>> BEGIN DATASET EXTRACT

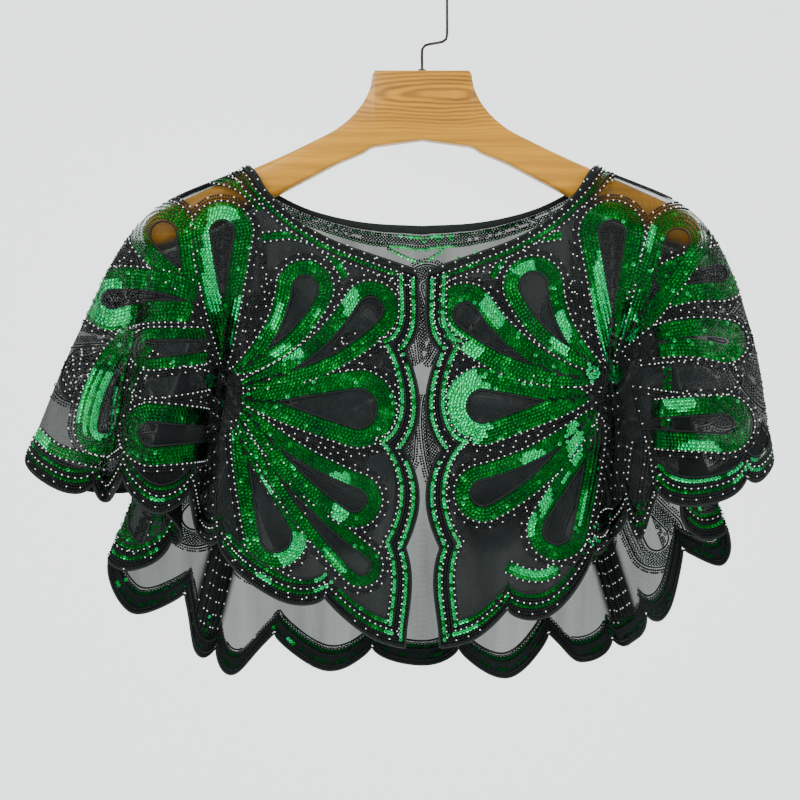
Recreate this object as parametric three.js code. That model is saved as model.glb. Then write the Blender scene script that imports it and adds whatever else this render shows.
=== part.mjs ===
// A short open-front evening capelet of scalloped black net on a contoured wooden hanger.
// Millimetres. X is to the viewer's right, Y away from the viewer, Z up.
// The origin is the inside top of the hook's loop, where the hook hangs on its rod.
import * as THREE from 'three';

// Cloth
const WALL = 1.2; // net with its sewn-down sequins and beads
const SEAM_GAP = 0.3;
const SCALLOP_DEPTH = 13; // how far a hem notch cuts in
const ROWS_PER_HEM_SCALLOP = 2; // rows of the fold tables below
const SHORTEST_CLOTH = 240; // neck to hem, over the arm of the hanger
const BINDING_SHARE = 0.022; // share of the cloth's length that the neck binding covers
const BINDING_THICK = 2.2;
const CORD_RADIUS = 1.2; // corded edge down the fronts and round the hem
const CORD_SIDES = 6;
const CORD_GAP = 0.4; // a little over the seam gap, for the tight turns of the folds
const SHOULDER_AT = 0.27; // where a meridian leaves the hanger, as a share of its length
const MIDDLE_AT = 0.62;
const SPREAD_AT_MIDDLE = 0.46; // how far a meridian has gone from shoulder to hem by its middle
const DEPTH_AT_MIDDLE = 0.66; // the same for the depth of its fold
const COLUMNS_PER_FOLD = 3;
const ROWS_PER_SCALLOP = 4; // between two notches of a centre-front edge
const FRONT_NOTCH_AT = [0.224, 0.5, 0.755]; // down a centre-front edge, as shares of its length
const FRONT_NOTCH_DEPTH = [11, 13, 8];
const SEAM_AT = 13.5; // the side seam lies in the hidden fold between these two rows

// The neckline and the line where the cloth leaves the shoulders, each for one half. Place runs from
// 0 at centre front over 51 on top of the arm to 100 at centre back.
// Columns: place, out from the centre plane, depth (behind is positive), drop below the origin.
const NECKLINE = [
  [0, 3.3, -22, 246],
  [12, 39, -22, 234],
  [21.5, 67, -21, 224],
  [31, 94, -19.5, 209],
  [42, 119, -18.5, 185],
  [47, 127.5, -13, 171],
  [51, 134, 0, 164],
  [55, 129, 13, 170.5],
  [59.5, 121, 18.5, 179],
  [69, 95, 20, 193],
  [77.5, 69, 21, 201],
  [87.5, 39, 22, 206],
  [100, 0, 22, 208],
];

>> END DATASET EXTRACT

Extract every line above exactly as it stands.

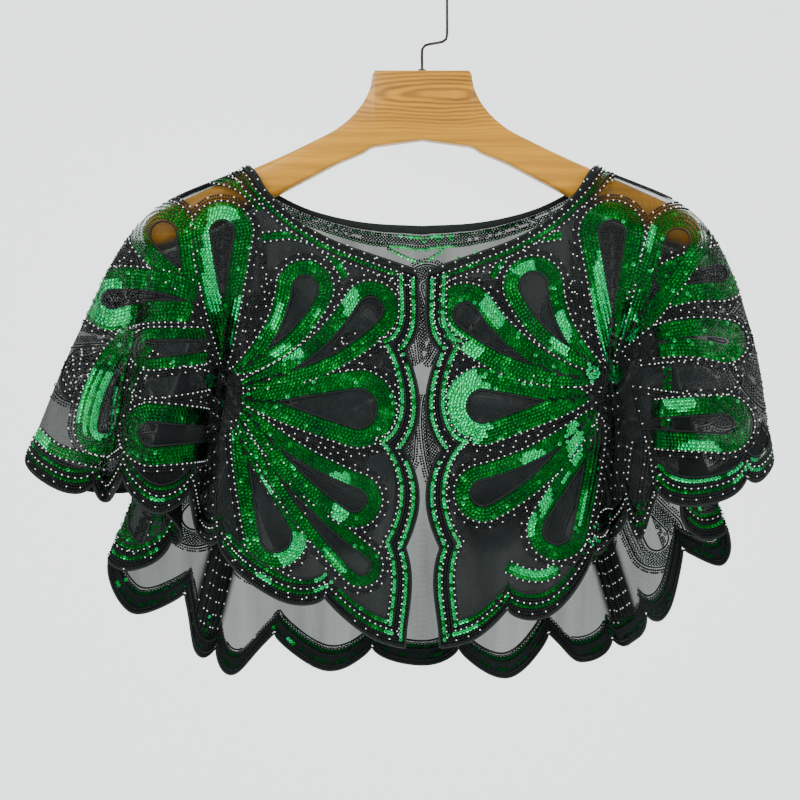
Recreate this object as parametric three.js code. That model is saved as model.glb. Then write the Blender scene script that imports it and adds whatever else this render shows.
=== part.mjs ===
// A short open-front evening capelet of scalloped black net on a contoured wooden hanger.
// Millimetres. X is to the viewer's right, Y away from the viewer, Z up.
// The origin is the inside top of the hook's loop, where the hook hangs on its rod.
import * as THREE from 'three';

// Cloth
const WALL = 1.2; // net with its sewn-down sequins and beads
const SEAM_GAP = 0.3;
const SCALLOP_DEPTH = 13; // how far a hem notch cuts in
const ROWS_PER_HEM_SCALLOP = 2; // rows of the fold tables below
const SHORTEST_CLOTH = 240; // neck to hem, over the arm of the hanger
const BINDING_SHARE = 0.022; // share of the cloth's length that the neck binding covers
const BINDING_THICK = 2.2;
const CORD_RADIUS = 1.2; // corded edge down the fronts and round the hem
const CORD_SIDES = 6;
const CORD_GAP = 0.4; // a little over the seam gap, for the tight turns of the folds
const SHOULDER_AT = 0.27; // where a meridian leaves the hanger, as a share of its length
const MIDDLE_AT = 0.62;
const SPREAD_AT_MIDDLE = 0.46; // how far a meridian has gone from shoulder to hem by its middle
const DEPTH_AT_MIDDLE = 0.66; // the same for the depth of its fold
const COLUMNS_PER_FOLD = 3;
const ROWS_PER_SCALLOP = 4; // between two notches of a centre-front edge
const FRONT_NOTCH_AT = [0.224, 0.5, 0.755]; // down a centre-front edge, as shares of its length
const FRONT_NOTCH_DEPTH = [11, 13, 8];
const SEAM_AT = 13.5; // the side seam lies in the hidden fold between these two rows

// The neckline and the line where the cloth leaves the shoulders, each for one half. Place runs from
// 0 at centre front over 51 on top of the arm to 100 at centre back.
// Columns: place, out from the centre plane, depth (behind is positive), drop below the origin.
const NECKLINE = [
  [0, 3.3, -22, 246],
  [12, 39, -22, 234],
  [21.5, 67, -21, 224],
  [31, 94, -19.5, 209],
  [42, 119, -18.5, 185],
  [47, 127.5, -13, 171],
  [51, 134, 0, 164],
  [55, 129, 13, 170.5],
  [59.5, 121, 18.5, 179],
  [69, 95, 20, 193],
  [77.5, 69, 21, 201],
  [87.5, 39, 22, 206],
  [100, 0, 22, 208],
];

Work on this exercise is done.